25 years later, that local knowledge would again be invaluable as another wave of displaced Rohingya - this time over a million people - came streaming into Cox’s Bazar while their villages across the border went up in flames.
It was there that I first saw Zillur in action, striding purposefully through the chaos, stopping occasionally to engage with the exhausted, injured, and traumatised men, women, and children who had come here to seek safety. By now a seasoned staff member, as soon as word of the crisis reached his office in Dhaka, he had immediately assembled a team of 14 people and they hit the road.
I love Concern because that is what they do, always in the hardest-to-reach places.
“A needs-assessment is very important”, he says. “You can’t do that sitting at a desk. You must go and observe for yourself. You must talk to the people you are supporting, talk to government officials, and talk to other organizations.”
Within days, the team was setting up emergency nutrition centres in the crowded, muddy hills south of Cox’s Bazar. Sadly, five years later that particular humanitarian response is still ongoing. But in the interim Zillur’s expanded team has provided crucial, often life-saving support to hundreds of thousands of people.
Across his career, Zillur has been involved in many emergency responses, big and small, right across Bangladesh.
Recently, photos started arriving on my desk from the north of the country, near the border with India, which had been slammed by the worst flooding in living memory. Some estimates put the number of people affected at 7 million - a truly mind-blowing number, even in the context of this water-ravaged nation. And there, riding a cargo boat piled high with sacks of aid, was Zillur, surrounded by flood waters.

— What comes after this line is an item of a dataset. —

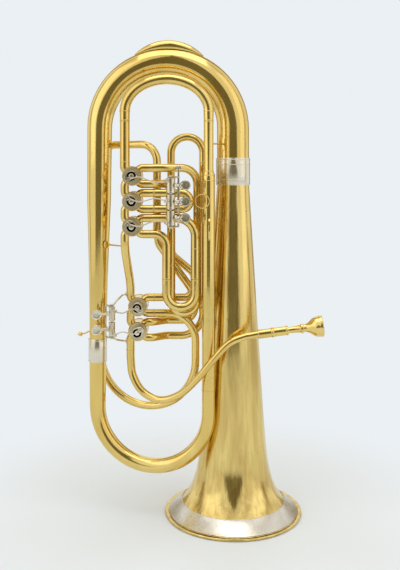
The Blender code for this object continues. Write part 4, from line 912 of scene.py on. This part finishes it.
def make_rotor(number):
    """Rotor body, spindle, hub with a groove round it, and the comma-shaped crank with its pin."""
    centre = valve_centre(number)
    front = centre - Vector((0, CASING_LENGTH / 2, 0))
    builder = bmesh.new()
    back = CASING_LENGTH - 3.4
    profile = [(back + 5, 3.0), (back, 3.0), (back, ROTOR_RADIUS), (3.6, ROTOR_RADIUS), (3.6, 3.0), (-0.6, 3.0),
               (-0.6, HUB_RADIUS), (-3.0, HUB_RADIUS), (-3.4, HUB_RADIUS - 0.5), (-8.0, HUB_RADIUS - 0.5),
               (-8.4, HUB_RADIUS), (-HUB_FRONT + 0.5, HUB_RADIUS), (-HUB_FRONT, HUB_RADIUS - 0.6),
               (-HUB_FRONT, 4.6), (-HUB_FRONT - 0.6, 4.2), (-HUB_FRONT - 0.9, 3.6), (-HUB_FRONT - 0.9, 0.1)]
    add_turned(builder, profile, front, (0, 1, 0), 48, closed=False)
    toward = crank_direction(number) * math.sqrt(0.5)
    add_crank(builder, front - Vector((0, HUB_FRONT - 2.4, 0)), toward)
    start = front + toward * CRANK_RADIUS - Vector((0, HUB_FRONT - 1, 0))
    add_turned(builder, [(0, 0.05), (0, 1.5), (4.0, 1.5), (4.3, 2.3), (5.2, 2.1), (5.5, 0.05)], start, (0, -1, 0),
               20, closed=False)
    make_piece(f"rotor_body_{number}", builder, NICKEL, f"rotor_{number}", (f"rotor_{number}",))


def add_crank(builder, centre, toward):
    """A flat comma: a round boss drawn out to one side round the pin."""
    side = Vector((toward.z, 0, -toward.x))
    outline = []
    for degrees in range(0, 360, 10):
        angle = math.radians(degrees)
        reach = HUB_RADIUS + 0.6 + 3.4 * max(0.0, math.cos(angle)) ** 3 + 1.2 * max(0.0, math.cos(angle - 0.7)) ** 2
        outline.append(toward * math.cos(angle) * reach + side * math.sin(angle) * reach)
    rings = []
    for depth, share in ((0.0, 0.97), (-0.4, 1.0), (-2.0, 1.0), (-2.4, 0.96)):
        rings.append([builder.verts.new(centre + spot * share + Vector((0, depth, 0))) for spot in outline])
    for a, b in zip(rings, rings[1:]):
        bridge(builder, a, b)
    builder.faces.new(rings[0])
    builder.faces.new(rings[-1])


def make_rear_cap(number):
    """Screwed cap with a milled edge and a domed centre."""
    centre = valve_centre(number)
    back = centre + Vector((0, CASING_LENGTH / 2, 0))
    builder = bmesh.new()
    grips = 72
    rings = []
    edge = CASING_RADIUS + 0.8
    for depth, radius, milled in ((0.2, edge - 0.6, 0.0), (0.6, edge, 1.0), (4.2, edge, 1.0), (4.6, edge - 0.6, 0.0),
                                  (5.4, edge - 3.0, 0.0), (5.6, 9.0, 0.0), (5.3, 8.4, 0.0), (5.3, 6.6, 0.0),
                                  (7.0, 5.6, 0.0), (7.2, 0.4, 0.0)):
        verts = []
        for index in range(2 * grips):
            angle = math.pi * index / grips
            reach = radius - 0.35 * milled * (index % 2)
            verts.append(builder.verts.new(back + Vector((math.cos(angle) * reach, depth, math.sin(angle) * reach))))
        rings.append(verts)
    for a, b in zip(rings, rings[1:]):
        bridge(builder, a, b)
    builder.faces.new(rings[0])
    builder.faces.new(rings[-1])
    make_piece(f"cap_{number}", builder, BRASS, nodes=(f"rear_cap_{number}",))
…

“Since I was a boy in my village, I have always dreamed of working with the poorest of the poor,” he tells me over the phone. “Back then I didn’t know what an NGO was, but I saw how people were living and I wanted to work with them. I love Concern because that is what they do, always in the hardest-to-reach places.”
Regularly working 14 hours days, with long periods away from home and family, must take a toll though. Surely he gets tired sometimes? And all that human suffering must be very overwhelming?
“Tired? No! The people’s response to what we are doing makes me feel not tired. I am 52 now, but I am always ready, and I have a lot more to give. Yes, sometimes I do feel sad when I see bad things happen, but I have work to do. I always tell my team the same message when things are difficult - ‘this is not a job, this is a humanitarian mission. 9-5 does not work.’”
After a long, hard day on the humanitarian front lines, it’s always helpful to relax, and for Zillur and his team it’s no different. “In the evenings, if we have the chance, we’ll sit together and share food and tell stories and sing songs.”
So, if ever I’m having a bad day at my air-conditioned desk, Zillur Rahman is always my go-to source of inspiration. And the abiding image of him I have in my mind is from those chaotic early days of the Rohingya crisis in 2017.
Looking out across the sea of displaced people desperately clambering through the dirt and detritus of the world’s biggest refugee camp, I spot the stately figure of Zillur in the distance. It’s a thousand degrees, raining hard. As he sees me, he raises his arm in an enthusiastic wave, and unleashes a huge, beaming smile.
This truly is a man living the dream.